Высокий замок | страница 18



Была на Академической еще и другая кондитерская, произведения которой больше говорили желудку, нежели глазу. С ней связаны не самые веселые из моих воспоминаний. Так, например, однажды брат отца дядя Фридерик вез меня на двуконных дрожках якобы ради невинной цели, празднично принаряженного в белый кружевной воротничок, а кончилась эта поездка у зубного врача, который вырвал мне молочный зуб. Потом мы возвращались – я зареванный, с заплеванными, испачканными кровью кружевами, – и дядя пытался умаслить мой праведный гнев, вызванный его вероломством, в упомянутой уже кондитерской фисташковым мороженым. Сдается, отец не решился присутствовать при душераздирающем акте «зубодрания» и поэтому тогда не пошел с нами к врачу.

В пассаже Миколаша был другой кондитерский магазин, точнее – магазинчик, с итальянским мороженым, где уже значительно позже Стефан, мой брат по тете, парнище страшно крупный, вызывал меня на коварные поединки: мы ели мороженое, а платить должен был тот, кто проиграет и съест меньше. Стефан обладал феноменальной вместимостью; я помню возвращения из этого места, помню, как шел по пассажу, прикрытому сверху матовыми стеклянными плитками, и вышагивал, словно палку проглотил, потому что желудок мой превращался в нечто похожее на ванилиновый холодильник.

В начале Академической, недалеко от гостиницы Георга, находился другой, уже не конфетный, но тоже очень важный магазин Клафтена с игрушками. Я ничего не могу сказать ни о его витринах, ни о внутреннем оформлении, потому что место это, для меня святое, отнимало у меня дар наблюдательности и я приближался туда в сладостной истоме, с учащенно бьющимся сердцем, чувствуя, какому испытанию будет сейчас подвергнута моя не способная к выбору ненасытность. Там мне покупали соблазнительно тяжелые плоские коробочки с оловянными солдатиками, пушечки, заряжаемые горохом, деревянные крепости, волчки, пугачи, стреляющие пробками, но никогда не приобретали никаких пистолетов или снаряжения к ним; то и другое было запрещено.

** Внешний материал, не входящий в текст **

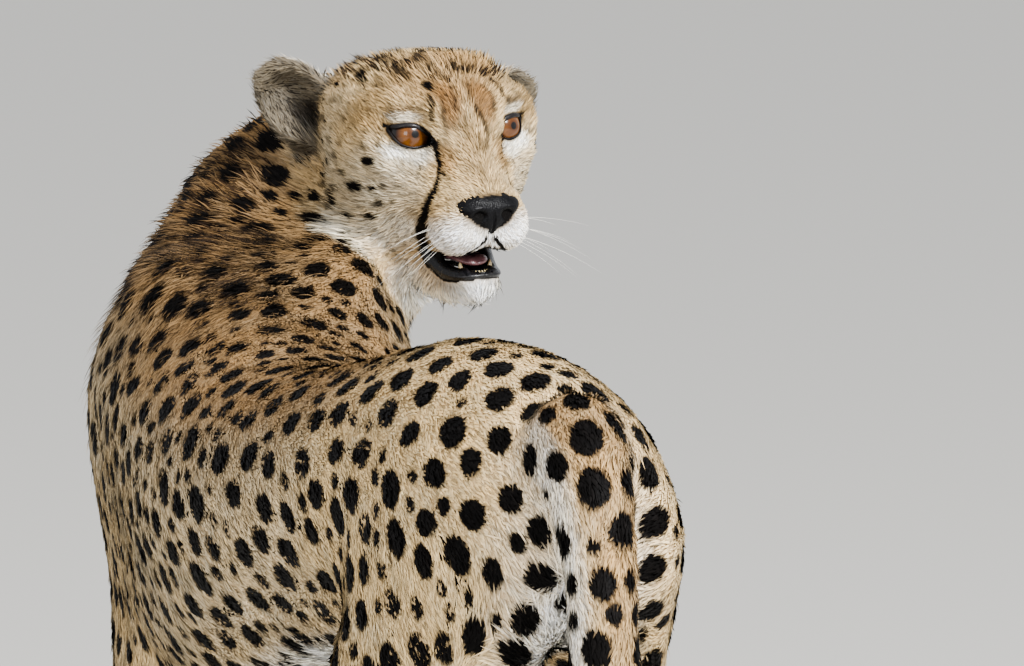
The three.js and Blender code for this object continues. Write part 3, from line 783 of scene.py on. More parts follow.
def maneShare(places):
    # the dark ruff of long hair from the nape to behind the withers
    tree, line = skinTree(), []
    for node, across, beside in manePlan["line"]:
        low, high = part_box(node)
        start = (low[0] + (high[0] - low[0]) * across, low[1] + (high[1] - low[1]) * beside, high[2] + 0.1)
        hit = tree.ray_cast(Vector(start), Vector((0, 0, -1)))
        line.append(np.array(hit[0]))
    away, share = gapToPath(places * 1000, np.array(line) * 1000)
    wide = manePlan["wide"] * (0.65 + 0.6 * bump(share, 0.72, 0.3))
    return np.exp(-(away / wide) ** 2) * ease(share, 0.0, 0.12) * (1 - 0.6 * ease(share, 0.8, 1.0))


ruffPlane = {"through": (-100, 0, -10), "facing": (0.875, 0, 0.483)}  # where the cheek ruff meets the neck


def ruffGap(head):
    # how far in front of the ruff's edge each place is, in millimetres
    return (head - ruffPlane["through"]) @ np.array(ruffPlane["facing"])


def faceShare(head):
    around = ovalGap(head, (-40, 0, -32), (122, 75, 104))
    return ease(ruffGap(head), -12, 14) * (1 - ease(around, 0.92, 1.06))


def faceLength(head):
    # how long the hair is on each part of the head, over its usual length there
    side = folded(head)
    muzzle, lids, cheek = (1 - ease(ovalGap(side, *oval), 0.4, 1.15) for oval in (
        ((40, -10, -55), (34, 26, 34)), ((12, -36, 2), (26, 20, 24)), ((-36, -52, -50), (34, 26, 36))))
    return (1 - 0.48 * muzzle) * (1 - 0.42 * lids) * (1 + 0.7 * cheek)


def measureSkin():
    # everything that the coat and its markings need to know about each point of the skin
    places, edges = points(skin), edgesOf(skin)
    outward = unit(relax(normals(skin), edges, 0.5, 2))
    head = toHead(places)
    shares = regionShares(places, edges)
    reach = alongSkin(places, edges, int(np.argmin(np.linalg.norm(head - (56, 0, -47), axis=1))))
    facts = {"places": places, "outward": outward, "edges": edges, "head": head, "shares": shares}
    facts["lie"] = lieOver(places, outward, edges, reach)
    for column, key in enumerate(("length", "width", "lift", "depth", "room")):
        facts[key] = planned(coatPlan, shares, column)
    facts["face"] = faceShare(head)
    facts["length"] = facts["length"] * (1 + facts["face"] * (faceLength(head) - 1))
    facts["naked"] = nakedShare(head, places, outward)
    facts["mane"] = maneShare(places) * (1 - facts["face"])
    up = relax(outward[:, 2:3], edges, 0.7, 20)[:, 0]
    trunkParts = ("chest", "abdomen", "hindquarters", "neck", "thigh", "upper_arm", "lower_jaw")
    trunk = np.clip(sumOf(shares, *trunkParts), 0, 1)
    facts["up"], facts["belly"] = up, trunk * ease(-up, 0.75, 1.0)
    low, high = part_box("tail_base")
    seat = np.array((high[0] - 0.03, (low[1] + high[1]) / 2, high[2] - 0.15))
    tail = sumOf(shares, "tail")
    facts["seat"] = bump(ovalGap(places, seat, (0.05, 0.034, 0.09)), 0, 1) * (1 - ease(tail, 0.4, 0.8))
    left = reach[tail > 0.9].max() - reach
    facts["tail"], facts["toTip"] = tail, np.where(tail > 0.4, left, 999)
    return facts


crownPlan = {"depth": 5.4, "from": 16, "full": 36}  # room for the upright hair on top of the head


def drawIn(facts):
    # the skin lies under its coat
    soles = ease(facts["places"][:, 2], 0.003, 0.016)
    crown = facts["face"] * ease(facts["head"][:, 2], crownPlan["from"], crownPlan["full"])
    depth = facts["depth"] * soles + manePlan["depth"] * facts["mane"] + crownPlan["depth"] * crown
    calm = relax(np.minimum(facts["naked"], 1)[:, None], facts["edges"], 0.5, 3)[:, 0]
    depth = depth * (1 - ease(calm, 0.05, 0.5))
    depth = relax(depth[:, None], facts["edges"], 0.6, 6)[:, 0]
    depth = depth * (1 - ease(facts["naked"], 0.3, 0.9))
    facts["places"] = facts["places"] - facts["outward"] * depth[:, None] / 1000
    facts["places"][:, 2] = np.maximum(facts["places"][:, 2], 0.0004)
    setPoints(skin, facts["places"])
    facts["outward"] = normals(skin)
    facts["head"] = toHead(facts["places"])


skinFacts = measureSkin()
drawIn(skinFacts)
print("skin measured and drawn in under the coat")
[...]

Когда-то, в самом начале, был у меня конь, сивка на колесиках; теперь я уже не могу восстановить в памяти его образ, только в кончиках пальцев сохранилось что-то от шершавого прикосновения к его шерсти, хвосту, сделанным из настоящего конского волоса. Первое время я обращался к нему на «вы», потому что он был такой большой и восхитительный, что я не смел к нему прикасаться. Относился я к нему хорошо – колесики отскочили у него сами, обгрызенные зубами времени. Остатки впечатлений, которые сохранились у меня от предгимназической эпохи, сгруппированы вокруг происшествий скорее поразительных и бурных, нежели приятных. Я знаю, где на Ягеллонской жила моя тетка, потому что там однажды на меня в сенях напал огромный индюк – не имею понятия, откуда он взялся, – я долго боялся туда ходить, молниеносно проносился через темное пространство между деревянными воротами, в которые была вделана маленькая дверца, и подножием деревянной, жутко трясущейся лестницы. Дорога к жилищу тетки была страшновата – по галерее флигеля, неприятно наклонившейся в сторону двора. Мне казалось, что галерея вот-вот рухнет. В прихожей весь пол тоже был перекошен, словно в Пизанской башне; за одной дверью находился салон – место запретное, полное зеркальных паркетных искорок и тяжелой мебели в полотняных чехлах. Туда никто никогда не ходил, и тетке доставлял удовольствие, пожалуй, уже сам факт существования этого наглухо замкнутого храма. Юный обжора, я однажды проник туда, воспользовавшись то ли кратковременным отсутствием тетки, то ли ее рассеянностью, уж не помню, и подло и без раздумий направился к черному буфету, в котором под стеклянным колпаком вздымалась пирамидка больших марципановых плодов, какие-то яблоки, бананы, груши. Приподняв стекло, я впился в одно из этих сладких сокровищ. Каким-то чудом я не сломал себе ни одного зуба, но и на блестящей поверхности не осталось следа: марципаны оказались твердокаменными; течение времени наложило на них броню и таким образом уберегло от моей прожорливости. Это было одно из самых горьких разочарований.